Décembre 2007. Trois jours de fièvre. Une épidémie dans le quartier (?). Tous les hommes sont alités. Les femmes semblent mieux résister. Nuits étranges où des impressions et des idées passent en boucle, certaines de plus en plus méconnaissables, effrayantes à l’occasion. Je tente de me concentrer sur un livre ; et lorsque j’y parviens, tout va mieux. Ce livre, « A la découverte des fresques du Tassili » de Henri Lhote, est passionnant, plus passionnant que n’importe quel roman. A vrai dire, je ne connais pas de livres plus passionnants que les écrits des archéologues et des ethnologues, ceux qui sont aussi des écrivains, bien sûr, et non pas de simples universitaires ou doctorants. Et je pense une fois encore à André Parrot (ses fouilles à Mari), à Alfred Métraux (ses travaux sur l’île de Pâques et les Indiens d’Amérique du Sud), au R. P. Gustavo Le Paige (sa vie à San Pedro de Atacama) et à quelques autres.

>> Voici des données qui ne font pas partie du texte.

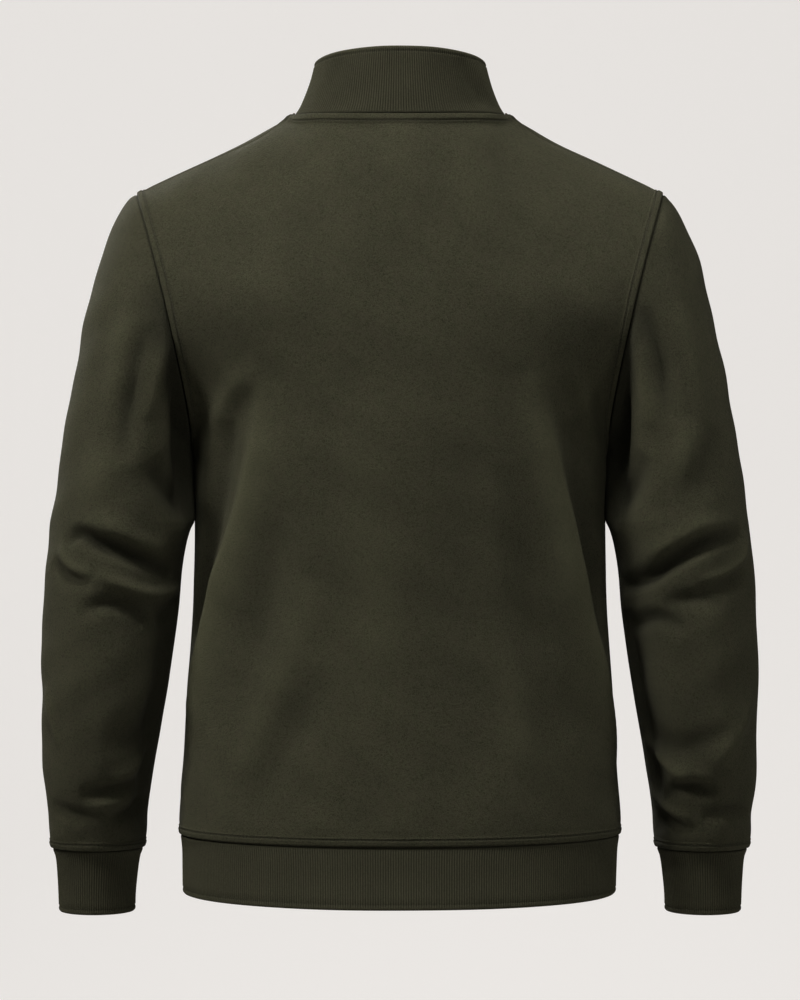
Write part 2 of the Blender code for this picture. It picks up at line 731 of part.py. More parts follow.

« A la découverte des fresques du Tassili » est dédié à l’abbé Breuil (de ces grands archéologues qui furent aussi des écrivains) dont les publications sur l’art pariétal et les industries lithiques passionneront aussi les non-spécialistes ; l’abbé Breuil, parrain de cette expédition organisée dans le Tassili (Sahara algérien) en 1956. Des peintures pariétales y avaient été découvertes, par hasard, en 1933, par un officier méhariste, le lieutenant Charles Brenans, des découvertes échelonnées entre 1933 et 1939.

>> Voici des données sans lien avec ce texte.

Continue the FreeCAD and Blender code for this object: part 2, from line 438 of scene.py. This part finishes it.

Henri Lhote décrit ainsi l’espace dans lequel il va vivre et travailler avec son équipe : « Le Tassili-n-Ajjjer se trouve au nord-est du Hoggar et confine, dans sa partie orientale, au Fezzan. C’est un plateau gréseux, d’accès difficile, qui supporte toute une série de petits massifs secondaires, fortement érodés, à travers lesquels on circule par d’étroits couloirs que surplombent des falaises et des champs de colonnes évoquant des villes mortes. Aujourd’hui, tout cela est vide et il y règne un silence oppressant. Autrefois, par contre, ces couloirs étaient autant de rues habitées, car la plupart des falaises sont érodées à la base et présentent d’assez profondes excavations qui offraient des abris naturels aux populations primitives. Celles-ci ont disparu, mais elles ont laissé leurs traces sur les parois de leurs anciennes demeures, couvertes de centaines de peintures ».

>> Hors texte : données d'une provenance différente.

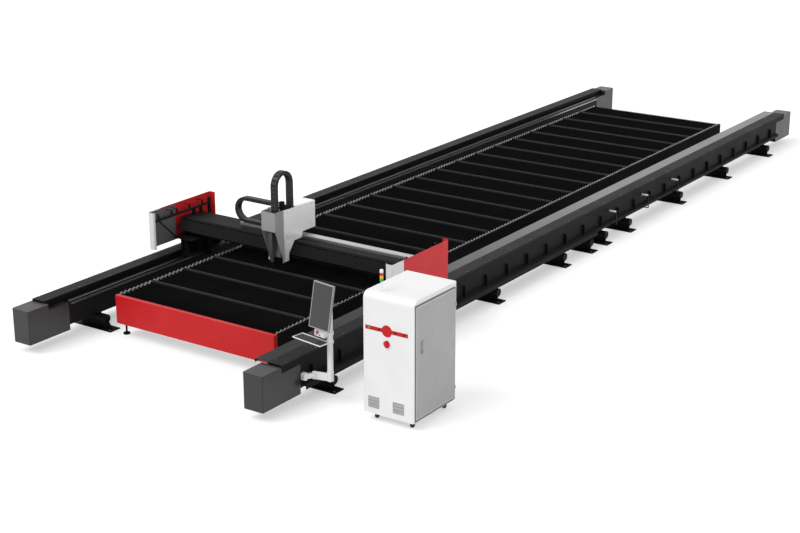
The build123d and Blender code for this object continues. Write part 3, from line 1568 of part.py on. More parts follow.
def castor_fork(x, y):
    """Crown, kingpin, two side plates and the axle of one castor."""
    with BuildSketch(level(fork_top - fork_sheet)) as crown:
        bar_plan((x, y), (x, y + castor_trail), 2 * leg_outer)
        disc((x, y), leg_outer)
    extrude(crown.sketch, amount=fork_sheet)
    with BuildSketch(level(fork_top)) as kingpin:
        disc((x, y), kingpin_r)
    extrude(kingpin.sketch, amount=castor_boss)
    for start in (x - leg_outer, x + leg_inner):
        with BuildSketch(sideways(start)) as leg:
            outline((y - leg_inner, fork_top - fork_sheet),
                    (y + castor_trail, fork_top - fork_sheet),
                    (y + castor_trail + leg_inner, wheel_r),
                    (y + castor_trail + axle_r, wheel_r - 2 * axle_r),
                    (y + castor_trail - axle_r, wheel_r - 2 * axle_r),
                    (y + castor_trail - leg_inner, wheel_r))
        extrude(leg.sketch, amount=fork_sheet)
    with BuildSketch(sideways(x - leg_outer)) as axle:
        disc((y + castor_trail, wheel_r), axle_r)
    extrude(axle.sketch, amount=2 * leg_outer)


with BuildPart() as castor_fork_left:
    castor_fork(castor_xs[0], castor_ys[0])
castor_fork_left.part.label = "castor_fork_left"
export_step(castor_fork_left.part, "parts/castor_fork_left.step")

with BuildPart() as castor_fork_right:
    castor_fork(castor_xs[1], castor_ys[0])
castor_fork_right.part.label = "castor_fork_right"
export_step(castor_fork_right.part, "parts/castor_fork_right.step")

with BuildPart() as rear_castor_forks:
    for x in castor_xs:
        castor_fork(x, castor_ys[1])
rear_castor_forks.part.label = "rear_castor_forks"
export_step(rear_castor_forks.part, "parts/rear_castor_forks.step")

wheels = []
for number, (x, y) in enumerate([(x, y) for y in castor_ys for x in castor_xs], 1):
    with BuildPart() as castor_wheel:
        with BuildSketch(sideways(x - wheel_width / 2)) as section:
            with Locations((y + castor_trail, wheel_r)):
                RegularPolygon(wheel_r, 24)
            disc((y + castor_trail, wheel_r), axle_r + pin_fit, Mode.SUBTRACT)
        extrude(section.sketch, amount=wheel_width)
    wheels.append(castor_wheel.part)
    wheels[-1].label = f"castor_wheel_{number}"
    export_step(wheels[-1], f"parts/castor_wheel_{number}.step")
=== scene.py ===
import math
import bpy
from mathutils import Matrix, Vector


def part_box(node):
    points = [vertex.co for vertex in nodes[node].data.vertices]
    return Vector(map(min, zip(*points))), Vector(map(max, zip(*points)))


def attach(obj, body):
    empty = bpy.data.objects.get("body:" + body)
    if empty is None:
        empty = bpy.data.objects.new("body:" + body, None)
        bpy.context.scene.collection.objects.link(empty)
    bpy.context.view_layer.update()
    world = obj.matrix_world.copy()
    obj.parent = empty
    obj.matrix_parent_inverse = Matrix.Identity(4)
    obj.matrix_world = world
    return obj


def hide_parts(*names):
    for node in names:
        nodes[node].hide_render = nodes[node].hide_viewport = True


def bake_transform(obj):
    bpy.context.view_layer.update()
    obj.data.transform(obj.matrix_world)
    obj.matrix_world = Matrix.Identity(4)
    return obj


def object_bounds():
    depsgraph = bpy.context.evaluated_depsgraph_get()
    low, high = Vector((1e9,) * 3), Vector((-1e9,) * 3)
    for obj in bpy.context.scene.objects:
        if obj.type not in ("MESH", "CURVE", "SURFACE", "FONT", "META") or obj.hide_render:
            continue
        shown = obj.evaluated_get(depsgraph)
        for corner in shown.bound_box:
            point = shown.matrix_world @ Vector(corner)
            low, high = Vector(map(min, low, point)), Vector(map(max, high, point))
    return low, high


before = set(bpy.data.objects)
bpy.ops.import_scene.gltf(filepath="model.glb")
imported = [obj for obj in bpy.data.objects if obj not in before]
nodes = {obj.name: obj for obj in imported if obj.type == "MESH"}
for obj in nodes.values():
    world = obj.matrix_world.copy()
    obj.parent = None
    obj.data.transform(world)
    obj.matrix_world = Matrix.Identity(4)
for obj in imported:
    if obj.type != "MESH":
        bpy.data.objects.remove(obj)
cadLow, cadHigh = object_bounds()
print("frame loaded with", len(nodes), "nodes")

# Sizes below are millimetres from the middle of the bed (x), the front of the
# rails (y) and the floor (z). place() turns them into the frame's metres.
bedLow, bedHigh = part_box("bed_frame")
middleX = (bedLow.x + bedHigh.x) / 2
frontY = cadLow.y


def place(x, y, z):
    return Vector((middleX + x / 1000, frontY + y / 1000, z / 1000))


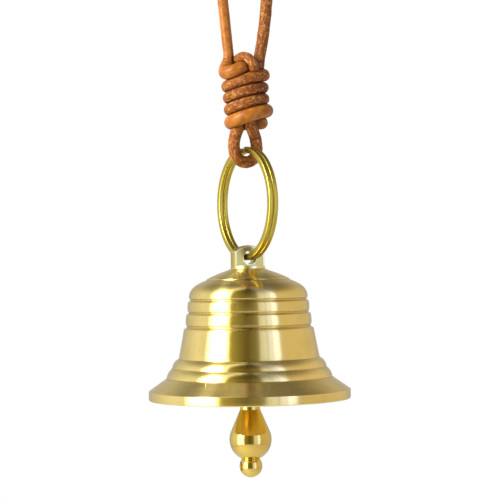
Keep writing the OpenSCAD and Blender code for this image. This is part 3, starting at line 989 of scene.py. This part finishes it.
class BELLMAKER_OT_stage(bpy.types.Operator):
    """Sets the camera, the pale floor and the soft studio light"""

    bl_idname = "bellmaker.stage"
    bl_label = "Stage"

    def execute(self, context):
        scene = context.scene
        data = bpy.data.cameras.new("front_camera")
        data.lens, data.sensor_width, data.clip_start, data.clip_end = 117.3, 36, 0.01, 20
        camera = bpy.data.objects.new("front_camera", data)
        scene.collection.objects.link(camera)
        stand, aim = Vector((0.00065, -0.43, -0.08253)), Vector((0.00065, 0, -0.07723))
        look_at = (aim - stand).to_track_quat("-Z", "Y").to_matrix().to_4x4()
        camera.matrix_world = Matrix.Translation(stand) @ look_at @ Matrix.Rotation(math.radians(-0.91), 4, "Z")
        scene.camera = camera
        scene.view_settings.view_transform = "Standard"
        self.make_floor(scene)
        self.make_light(scene)
        return {"FINISHED"}

    def make_floor(self, scene):
        """A round pale floor, well under the hanging bell."""
        deselect()
        bpy.ops.mesh.primitive_circle_add(vertices=128, radius=1.2, fill_type="NGON", location=(0, 0, -0.62))
        floor = bpy.context.active_object
        floor.name = "floor"
        bpy.ops.object.transform_apply(location=True)
        material, tree, shader = new_material("floor_paper")
        place = put(tree, "ShaderNodeTexCoord").outputs["Object"]
        tone = ranged(tree, grain(tree, place, 9.0, 3.0), 0.3, 0.7)
        colour = opaque(scene.finish_colours.floor)
        tree.links.new(mixed(tree, tone, colour, tuple(c * 0.97 for c in colour[:3]) + (1,)),
                       shader.inputs["Base Color"])
        shader.inputs["Roughness"].default_value = 0.7
        floor.data.materials.append(material)

    def make_light(self, scene):
        """Soft light from all round: two tall bright panels, a dim gap between them, and a white backdrop."""
        world = bpy.data.worlds.new("studio_light")
        scene.world = world
        world.use_nodes = True
        tree = world.node_tree
        tree.nodes.clear()
        way = put(tree, "ShaderNodeTexCoord").outputs["Generated"]
        apart = put(tree, "ShaderNodeSeparateXYZ", {0: way}).outputs
        angle = work(tree, "ARCTAN2", apart[0], work(tree, "MULTIPLY", apart[1], -1.0))
        turn = work(tree, "MULTIPLY_ADD", angle, 1 / math.tau, 0.5)
        ramp = self.ramp(tree, turn, [((a + 180) / 360, (r, g, b)) for a, r, g, b in LIGHT_ROUND])
        rise = work(tree, "MULTIPLY_ADD", apart[2], 0.5, 0.5)
        height = self.ramp(tree, rise, [((z + 1) / 2, (v, v, v)) for z, v in LIGHT_UP])
        light = mixed(tree, 1.0, ramp, height, "MULTIPLY")
        lit = put(tree, "ShaderNodeBackground", {"Color": light, "Strength": 1.0})
        seen = put(tree, "ShaderNodeBackground", {"Color": (1, 1, 1, 1), "Strength": 1.0})
        camera = put(tree, "ShaderNodeLightPath").outputs["Is Camera Ray"]
        both = put(tree, "ShaderNodeMixShader", {0: camera, 1: lit.outputs[0], 2: seen.outputs[0]})
        output = put(tree, "ShaderNodeOutputWorld")
        tree.links.new(both.outputs[0], output.inputs["Surface"])
        self.make_key(scene)

    def make_key(self, scene):
        """A lamp in the left panel, which gives the leather its shading."""
        data = bpy.data.lights.new("key_light", "AREA")
        data.shape, data.size, data.size_y, data.energy = "RECTANGLE", 0.28, 0.6, 9.0
        lamp = bpy.data.objects.new("key_light", data)
        scene.collection.objects.link(lamp)
        side = math.radians(-58)
        place = Vector((math.sin(side), -math.cos(side), 0.42)) * 0.85
        lamp.matrix_world = Matrix.Translation(place) @ (Vector((0, 0, -0.05)) - place).to_track_quat(
            "-Z", "Y").to_matrix().to_4x4()
        lamp.visible_camera = False

    @staticmethod
    def ramp(tree, value, stops):
        """A colour ramp with those stops, each a place and a colour."""
        node = put(tree, "ShaderNodeValToRGB", {0: value})
        bar_ = node.color_ramp
        while len(bar_.elements) > 1:
            bar_.elements.remove(bar_.elements[0])
        bar_.elements[0].position, bar_.elements[0].color = stops[0][0], opaque(stops[0][1])
        for at, colour in stops[1:]:
            bar_.elements.new(at).color = opaque(colour)
        return node.outputs[0]


# ---------------------------------------------------------------- add-on


STEPS = ("stage", "leather_cord", "split_ring", "bell_shell", "hanger_lug", "crown_fixings", "clapper_link",
         "clapper")
OPERATORS = (BELLMAKER_OT_stage, BELLMAKER_OT_leather_cord, BELLMAKER_OT_split_ring, BELLMAKER_OT_bell_shell,
             BELLMAKER_OT_hanger_lug, BELLMAKER_OT_crown_fixings, BELLMAKER_OT_clapper_link, BELLMAKER_OT_clapper)
GROUPS = {"bell_sizes": BellSizes, "cord_sizes": CordSizes, "finish_colours": FinishColours}


class BELLMAKER_PT_panel(bpy.types.Panel):
    """Sizes, colours and steps of the temple bell"""

    bl_idname = "BELLMAKER_PT_panel"
    bl_label = "Temple bell"
    bl_space_type = "VIEW_3D"
    bl_region_type = "UI"
    bl_category = "Temple Bell"

    def draw(self, context):
        for name, group in GROUPS.items():
            box = self.layout.box()
            box.label(text=group.__doc__)
            for key in group.__annotations__:
                box.prop(getattr(context.scene, name), key)
        for operator in OPERATORS:
            self.layout.operator(operator.bl_idname)


def register():
    for made in (*GROUPS.values(), *OPERATORS, BELLMAKER_PT_panel):
        bpy.utils.register_class(made)
    for name, group in GROUPS.items():
        setattr(bpy.types.Scene, name, bpy.props.PointerProperty(type=group))


def unregister():
    for name in GROUPS:
        delattr(bpy.types.Scene, name)
    for made in reversed((*GROUPS.values(), *OPERATORS, BELLMAKER_PT_panel)):
        bpy.utils.unregister_class(made)


def main():
    register()
    for step in STEPS:
        getattr(bpy.ops.bellmaker, step)()


if __name__ == "__main__":
    main()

Henri Lhote et son équipe resteront seize mois sur ce plateau, allant de découverte en découverte, établissant site après site des copies fidèles de toutes les fresques rencontrées. Il décrit non seulement ces découvertes et le travail d’archéologue qui s’en suit mais aussi la vie de l’équipe dans l’un des paysages les plus arides de la terre et privé de toute ressource. Il affirme n’avoir tenu que parce lui et ses collaborateurs étaient intimement convaincus d’enrichir la connaissance du patrimoine de l’humanité. « Ce que nous avons vu en effet dans le dédale des rochers du Tassili dépasse l’imagination ». Ainsi, l’équipe a relevé des centaines et des centaines de parois peintes avec des moyens artisanaux, rien à voir avec le luxe de technologies dont dispose aujourd’hui l’archéologie.
Henri Lhote et son équipe ont travaillé sur (au moins) huit millénaires d’histoire. « Les peintures du Tassili constituent de véritables archives qui permettent d’avoir une idée très nette de l’ancien peuplement du Sahara, des différents types de populations qui s’y sont succédés, des vagues de pasteurs qui l’ont parcouru, des influences étrangères qui sont intervenues. Grâce à elles également, on peut suivre l’évolution de la faune, et, par voie de conséquence, l’évolution climatique et les progrès de l’assèchement qui devaient aboutir à l’état désertique actuel. » C’est l’un des livres les plus passionnants et les plus émouvants que j’ai lus.